Frequently Asked Questions
How long does it take for a suburb to move through one lifecycle stage?
Transitions between lifecycle stages typically take 8-15 years, though this varies significantly depending on the pace of infrastructure delivery, population growth, and broader economic conditions. Emerging to growth can happen in as little as 5 years in fast-growth corridors, while the transition from established to mature can take 20+ years.
Can a suburb move backward in its lifecycle?
Yes. Suburbs can regress if key demand drivers are removed — for example, a major employer closing, infrastructure projects being cancelled, or sustained oversupply from excessive development. This is one reason why monitoring multiple data points over time is more reliable than a single snapshot assessment.
Which lifecycle stage offers the best returns for property investors?
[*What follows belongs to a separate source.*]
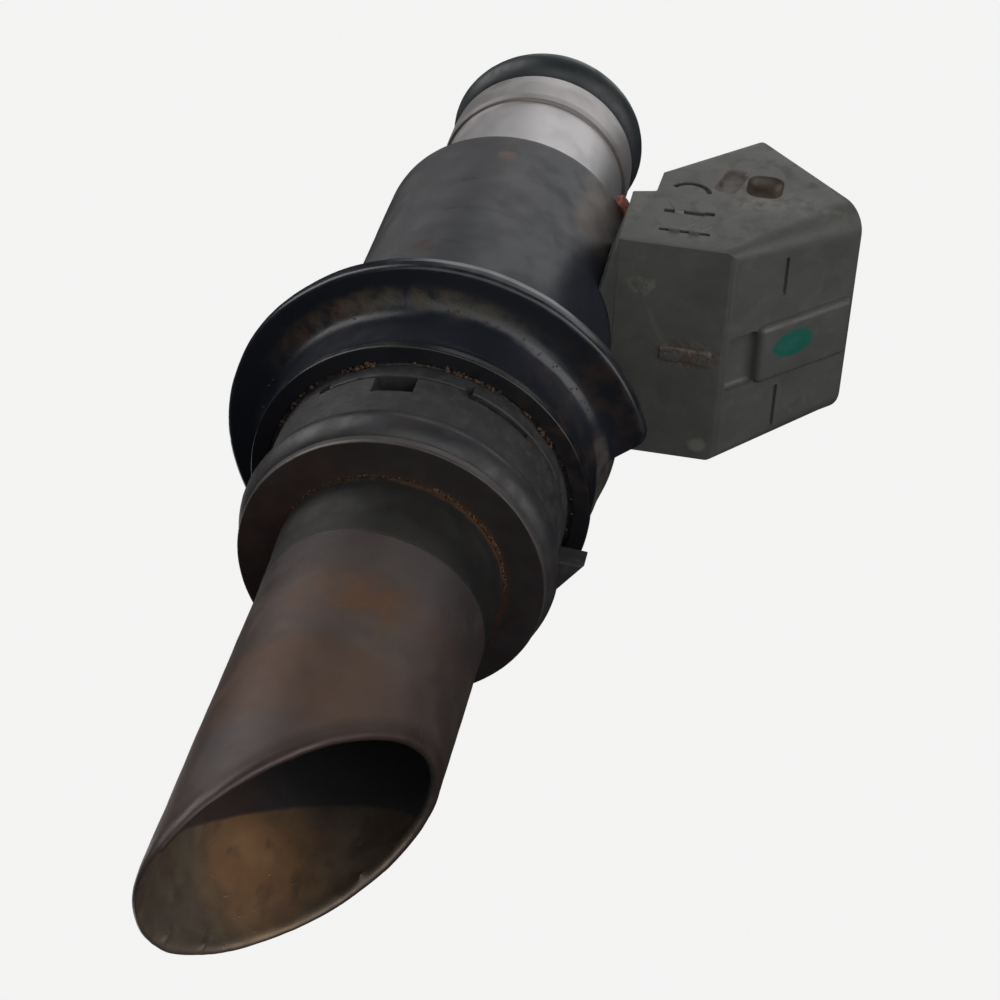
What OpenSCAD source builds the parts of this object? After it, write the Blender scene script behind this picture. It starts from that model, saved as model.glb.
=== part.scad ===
// Top-feed fuel injector with an angled two-pin connector and a long, slant-cut deflector tube.
// Millimetres. +Z runs up the injector's axis towards the fuel inlet, and +X points to the connector.
// The origin is the centre of the front face of the disc that retains the lower seal.

/* [Deflector tube] */
// Outer radius of the deflector tube
tube_r = 5.23; // [4.9:0.01:5.24]
// Wall thickness of the deflector tube
tube_wall = 0.48; // [0.3:0.01:0.7]
// Height of the slant cut on the axis
cut_z = -18.18; // [-24:0.01:-14]
// Angle of the slant cut, away from square
cut_angle = 43.4; // [0:0.1:50]

/* [Lower seal] */
// Radius of the disc that retains the lower seal
retainer_r = 7.3; // [6.9:0.01:7.6]
// Outer radius of the lower seal
lower_seal_r = 7.65; // [7.6:0.01:7.8]
// Radius of the lower seal's section
lower_seal_section_r = 1.2; // [1:0.01:1.3]
// Radius of the two plastic rings above the lower seal
ring_r = 7.25; // [6.8:0.01:7.4]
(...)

There's no single answer — it depends on your strategy, risk tolerance, and timeframe. Emerging and growth suburbs offer the highest potential returns but with greater risk. Established suburbs offer the most consistent risk-adjusted returns for most investors. Renewal suburbs can deliver outsized returns for those who identify the transformation early, but they require deeper market knowledge.
How does Picki data help identify suburb lifecycle stages?
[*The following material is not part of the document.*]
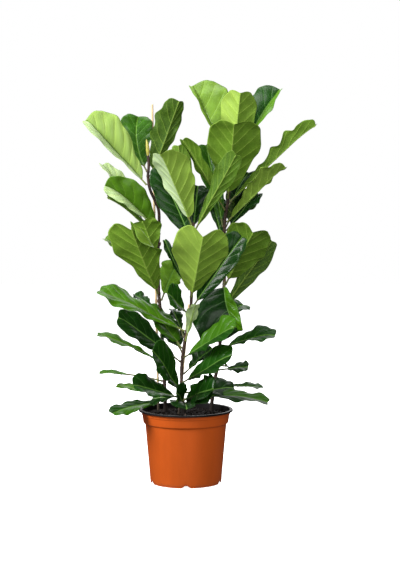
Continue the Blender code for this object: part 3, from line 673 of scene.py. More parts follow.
def leaf_finishes(leaf, made):
    """The materials of a leaf's upper side, underside and stalk; those already made are used again."""
    looks = (
        (leaf_upper, leaf.tone, leaf.pale),
        (leaf_lower, leaf.tone, leaf.pale_below),
        (leaf_stalk, leaf.tone),
    )
    for look in looks:
        if look not in made:
            make, *values = look
            made[look] = make(*values)
    return [made[look] for look in looks]


def bark():
    """Young bark: brown with grey bloom, pale lenticels and fine cracks, and darker near the damp soil."""
    finish = Finish("bark")
    _, _, z = finish.split(finish.place())
    clouds = finish.noise(finish.place(1.0, 1.0, 0.35), 130.0, 5.0)
    base = finish.stain((0.012, 0.005, 0.003), clouds, (0.3, 0.7), (0.055, 0.024, 0.013))
    bloom = finish.noise(finish.place(), 45.0)
    base = finish.stain(base, bloom, (0.55, 0.80, 0.0, 0.45), (0.12, 0.075, 0.045))
    lenticels = finish.spots(finish.place(1.0, 1.0, 0.55), 330.0, 0.12, 0.24)
    base = finish.coat(base, lenticels, 0.55, (0.26, 0.18, 0.10))
    crack = finish.spots(finish.place(1.0, 1.0, 0.22), 420.0, 0.0, 0.09, "DISTANCE_TO_EDGE")
    base = finish.coat(base, crack, 0.6, (0.010, 0.006, 0.004))
    base = finish.stain(base, z, (*SOILED, 0.8, 0.0), (0.006, 0.003, 0.002))
    height = finish.scaled(lenticels, 0.6, finish.scaled(crack, -0.8, clouds))
    return finish.done(base, 0.78, (height, 0.6, 0.0008))


def bamboo():
    """Dry bamboo: straw colour with brown streaks along the grain and stains, black near the soil."""
    finish = Finish("bamboo")
    _, _, z = finish.split(finish.place())
    grain = finish.noise(finish.place(1.0, 1.0, 0.03), 900.0)
    base = finish.stain((0.72, 0.56, 0.34), grain, (0.3, 0.75), (0.48, 0.33, 0.16))
    stains = finish.noise(finish.place(1.0, 1.0, 0.3), 90.0, 4.0)
    base = finish.stain(base, stains, (0.58, 0.78, 0.0, 0.6), (0.16, 0.10, 0.045))
    base = finish.stain(base, z, (*SOILED, 0.95, 0.0), (0.012, 0.007, 0.004))
    return finish.done(base, finish.scaled(grain, 0.2, 0.45), (grain, 0.4, 0.0004))


def sheath(name, color, edge):
    """The papery sheath round a new leaf, or the dry stipule that it leaves behind."""
    finish = Finish(name)
    streaks = finish.noise(finish.place(1.0, 1.0, 0.10), 500.0)
    patches = finish.noise(finish.place(), 160.0)
    base = finish.stain(color, streaks, (0.3, 0.7), edge)
    base = finish.stain(base, patches, (0.5, 0.8, 0.0, 0.5), edge)
    finish.let_light_through(base, 0.12)
    return finish.done(base, finish.scaled(patches, 0.2, 0.38), (streaks, 0.5, 0.0005))


def peat():
    """Moist crumbly potting soil with brown fibres."""
    finish = Finish("peat")
    clumps = finish.noise(finish.place(), 160.0, 5.0, 0.7)
    base = finish.stain((0.0012, 0.0008, 0.0006), clumps, (0.30, 0.75), (0.010, 0.0055, 0.0035))
    fibres = finish.noise(finish.place(1.0, 0.25, 1.0), 700.0, 2.0)
    base = finish.stain(base, fibres, (0.66, 0.76, 0.0, 0.7), (0.10, 0.060, 0.030))
    specks = finish.spots(finish.place(), 260.0, 0.06, 0.12)
    base = finish.coat(base, specks, 0.35, (0.10, 0.07, 0.05))
    return finish.done(base, finish.scaled(clumps, 0.25, 0.68), (clumps, 0.9, 0.003), Specular_IOR_Level=0.1)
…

Picki aggregates multiple data points that serve as lifecycle indicators — including population growth rates, new dwelling supply data, owner-occupier ratios, vacancy rate trends, price dispersion metrics, and employment diversity scores. By viewing these metrics together for any suburb, you can build a lifecycle profile that informs your investment decision with data rather than guesswork.
What's the biggest risk of ignoring lifecycle analysis when investing?
The biggest risk is strategy mismatch — buying a property whose lifecycle characteristics don't align with your investment goals. For example, purchasing in an emerging suburb expecting stable cash flow, or buying in a mature suburb expecting rapid capital growth. Lifecycle analysis helps you set realistic expectations and choose suburbs that genuinely match your strategy and risk profile.